Throughout the day I have successfully finished a paper for my history class, about seven chapters of reading and one embarrassing, confusing Italian assignment which gave my classmates ample opportunity to remember me as the dork who can barely pronounce simple words.

Mi chi amo Al?

Mi amo Al?

Mi chiamo Al?

Hell, I only took Italian so I could talk to my grandmother and make jokes in Italian.

I am done with Italian for a moment and an editor asks me what my column is about this week. Another hands me a dozen pages of text to edit just as all hell breaks loose in the newsroom because Domino’s has just been delivered.

I proceed to eat a nauseating chunk of dough that is being passed off as pizza and washing it down with a tall cup of coffee. Not even a month into the semester and coffee has began to dominate my blood stream and fast food has settled into the bottom of my increasingly large stomach.

Column. I have to get back to the column. Maybe another cup of coffee would help.

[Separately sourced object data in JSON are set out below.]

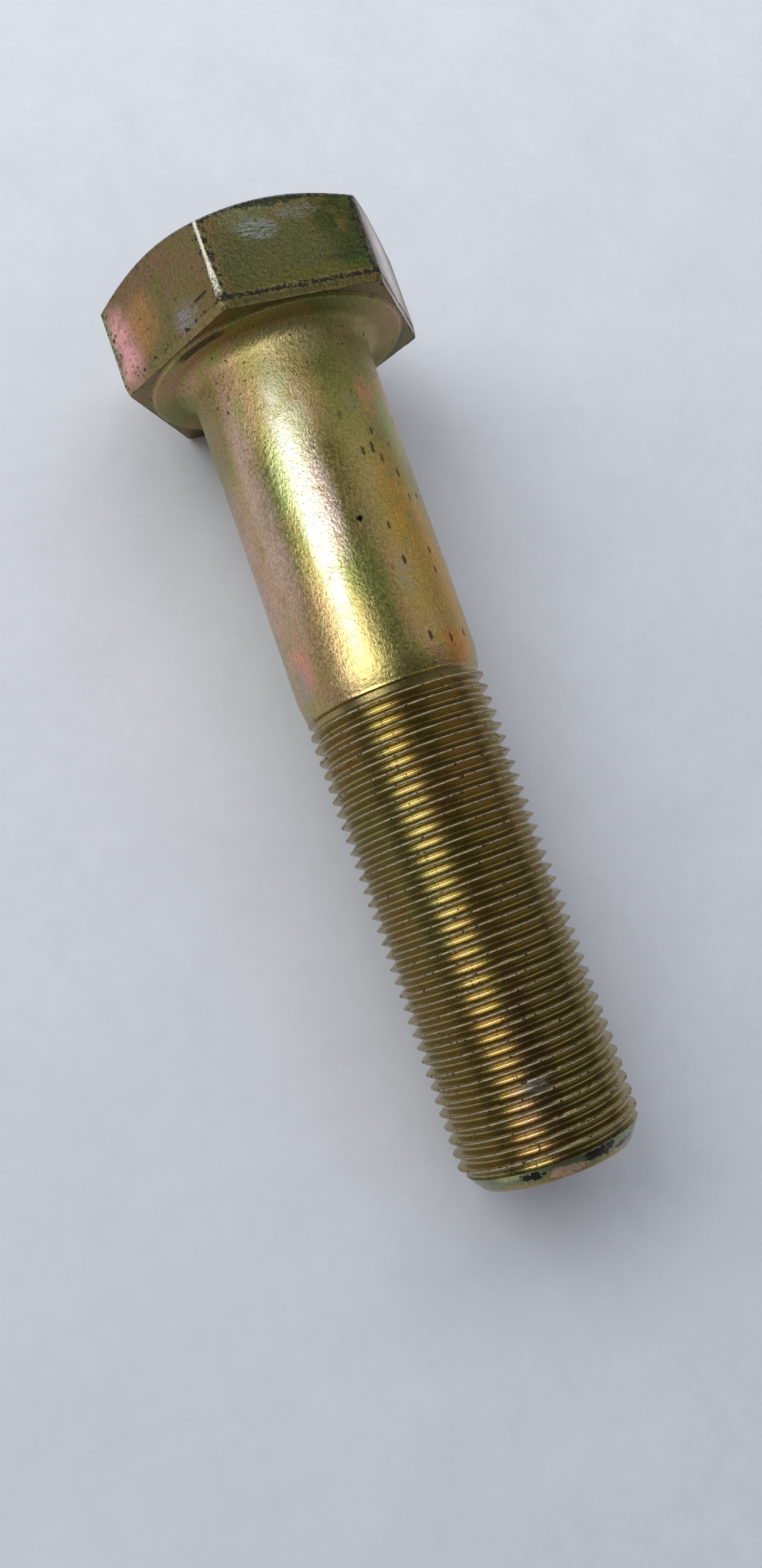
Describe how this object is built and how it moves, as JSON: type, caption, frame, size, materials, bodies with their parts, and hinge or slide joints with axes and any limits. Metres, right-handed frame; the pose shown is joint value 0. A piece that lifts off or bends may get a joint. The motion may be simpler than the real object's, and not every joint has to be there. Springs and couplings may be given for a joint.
{
  "type": "hex bolt",
  "caption": "Large hex bolt with a chamfered hex head, washer face, plain shank and fine right-hand thread to a conical point, yellow zinc plated.",
  "frame": {"origin": "centre of the bearing face, where the shank axis meets the flat of the washer face", "axes": "+X along the shank axis from the point towards the head, +Z normal to the upper flat of the hexagon, so the bolt lies along X with one flat down"},
  "size_m": [0.129, 0.0432, 0.0374],
  "materials": {
    "plated_steel": "yellow chromate over zinc, olive gold with pink and green tints, worn bright on the crests and the head's edge"
  },
  "bodies": {
    "root": {"hex_bolt": "plated_steel"}
  },
  "joints": []
}
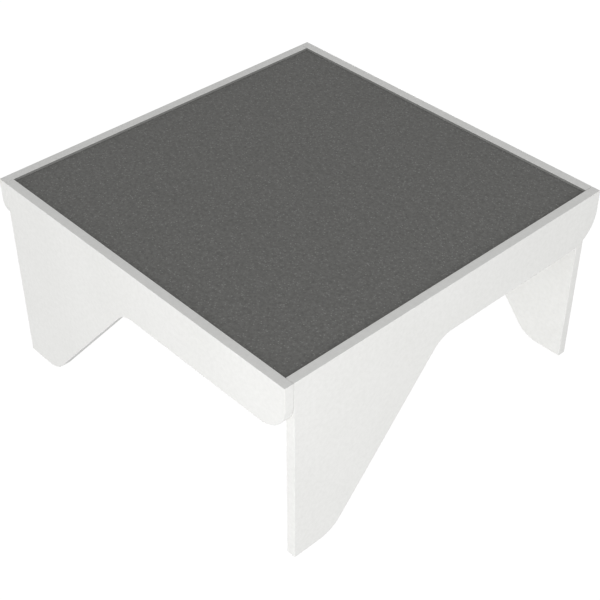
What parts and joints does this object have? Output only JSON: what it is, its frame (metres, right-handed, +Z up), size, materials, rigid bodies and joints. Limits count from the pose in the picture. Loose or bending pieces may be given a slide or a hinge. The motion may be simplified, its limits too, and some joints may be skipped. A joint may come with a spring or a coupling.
{
  "type": "mounting block",
  "caption": "Low square mounting block: side panels with tapered legs, set pinwheel fashion round a sunk anti-slip tread, to step up from.",
  "frame": {"origin": "centre of the square plan at floor level", "axes": "+Z up; the front side faces -Y and the right side faces +X"},
  "size_m": [0.5, 0.5, 0.258],
  "materials": {
    "panel_white": "satin white paint with a very fine texture",
    "board_white": "matt off-white, unpainted underside",
    "batten_white": "matt off-white",
    "tread_grey": "dark grey, matt, finely gritted anti-slip surface",
    "seal_grey": "mid grey, smooth",
    "dowel_beech": "plain beech, unfinished",
    "screw_steel": "zinc-plated"
  },
  "bodies": {
    "root": {"panel_front": "panel_white", "panel_right": "panel_white", "panel_back": "panel_white", "panel_left": "panel_white", "deck_board": "board_white", "tread_sheet": "tread_grey", "edge_seal": "seal_grey", "deck_cleat_front": "batten_white", "deck_cleat_right": "batten_white", "deck_cleat_back": "batten_white", "deck_cleat_left": "batten_white", "corner_block_front_right": "batten_white", "corner_block_back_right": "batten_white", "corner_block_back_left": "batten_white", "corner_block_front_left": "batten_white", "deck_rib_lengthwise": "batten_white", "deck_rib_crosswise": "batten_white", "corner_dowel_front_right_1": "dowel_beech", "corner_dowel_front_right_2": "dowel_beech", "corner_dowel_back_right_1": "dowel_beech", "corner_dowel_back_right_2": "dowel_beech", "corner_dowel_back_left_1": "dowel_beech", "corner_dowel_back_left_2": "dowel_beech", "corner_dowel_front_left_1": "dowel_beech", "corner_dowel_front_left_2": "dowel_beech", "cleat_screw_front_1": "screw_steel", "cleat_screw_front_2": "screw_steel", "cleat_screw_front_3": "screw_steel", "cleat_screw_right_1": "screw_steel", "cleat_screw_right_2": "screw_steel", "cleat_screw_right_3": "screw_steel", "cleat_screw_back_1": "screw_steel", "cleat_screw_back_2": "screw_steel", "cleat_screw_back_3": "screw_steel", "cleat_screw_left_1": "screw_steel", "cleat_screw_left_2": "screw_steel", "cleat_screw_left_3": "screw_steel", "deck_screw_front_1": "screw_steel", "deck_screw_front_2": "screw_steel", "deck_screw_right_1": "screw_steel", "deck_screw_right_2": "screw_steel", "deck_screw_back_1": "screw_steel", "deck_screw_back_2": "screw_steel", "deck_screw_left_1": "screw_steel", "deck_screw_left_2": "screw_steel", "lapped_screw_front_right": "screw_steel", "butted_screw_front_right": "screw_steel", "lapped_screw_back_right": "screw_steel", "butted_screw_back_right": "screw_steel", "lapped_screw_back_left": "screw_steel", "butted_screw_back_left": "screw_steel", "lapped_screw_front_left": "screw_steel", "butted_screw_front_left": "screw_steel", "rib_screw_lengthwise_1": "screw_steel", "rib_screw_lengthwise_2": "screw_steel", "rib_screw_crosswise_1": "screw_steel", "rib_screw_crosswise_2": "screw_steel"}
  },
  "joints": []
}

What is the point of this poor attempt at stream of consciousness? It is only to remind everyone that they are not alone in their stress.

I have my column to think about, but you might have bills, a job or two, constant homework, nagging parents, a huge 20-page paper, or any other annoyance that acts as a detour from your daily routines and responsibilities.

Every person has something that they must deal with. It is one of those facts of life [please refrain from thinking about that horrible 80’s television show] with which we must all cope.

Armed with a limited amount of experience I offer the following advice.

Expect to have a class where you just sit and stare. You will not understand any of the concepts presented to you and the professor seems to be speaking some binary language complete with clicks, hums and pings. Depending on the room, building and time of year you will probably be sitting in this classroom sweating like former Knick Patrick Ewing in the fourth quarter.

If you plan it correctly you might be able to Pass/Fail this class but only if you are an upperclassman and your particular college offers the option. Of course you should try a little in this class because you owe it to yourself or whoever else is paying your tuition. Unfortunately sometimes the “give it the old college try” adage is nothing but trite, well-meaning garbage and you simply pray for a passing grade.

In addition to expecting this horrible class, while you are in a college atmosphere you should take advantage of the Great Lawn. Though broad, all-encompassing comments like that are usually either pompous or wrong, I am fairly sure that in this case I am right.

The picturesque, fun college environment should be attractive to you, especially when the majority of the time you are stuck in the asylum-like buildings of Marillac Hall and Sullivan Hall and the saunas known to us as St. John Hall and St. Augustine Hall.

The classic college image of relaxed students leisurely playing Frisbee on great green expanses surrounded by distinguished looking academic buildings is not an exact reality. We do have an almost Hollywood-like setting here so try and appreciate it as a type of self-imposed therapy.

Contrary to how it may seem, these tough semesters do not last forever and the stresses of September will fade into a restful winter break. In the meantime, coffee, Domino’s, complaining and a little relaxation might help you get through it all.

It’s worked for me these past three years.